Restaurant information
- Established: 1953
- Location: Seattle, Washington, United States
- Coordinates: 47°35′55″N 122°19′22″W﻿ / ﻿47.5985°N 122.3229°W

= Bush Garden =

Restaurant and karaoke bar in Seattle, Washington, U.S.

Bush Garden is a restaurant and karaoke bar on Maynard Avenue South in Seattle's Chinatown–International District, Seattle, in the U.S. state of Washington.

== History ==
Bush Garden opened as a Japanese restaurant in 1953. It was once considered a destination dining establishment, attracting visits from celebrities and politicians as well as locals.

During the 1950s, its owners introduced tatami rooms in which diners could eat at floor level, but with a hidden pit where diners could extend their legs (a now not uncommon feature). In the 1970s, the restaurant became home to perhaps the first karaoke bar in the U.S., though a similar claim was made for Maneki (another Japanese restaurant in Seattle).

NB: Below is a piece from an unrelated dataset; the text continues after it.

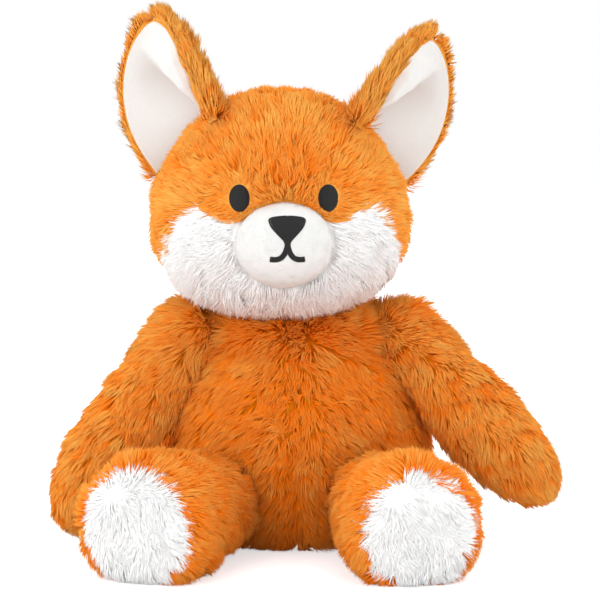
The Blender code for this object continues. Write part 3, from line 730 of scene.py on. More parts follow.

Bush Garden closed in 2020, during the COVID-19 pandemic, but reopened in 2026 at a new location at Seattle's Eighth Avenue South and South King Street.

== Reception ==
Thrillist says, "It may not be quite as entertaining as Busch Gardens, but this place is still pretty fun thanks to sing-a-longs that basically never stop, cheap Asian takes on bar eats, and stunningly stiff and inexpensive drinks."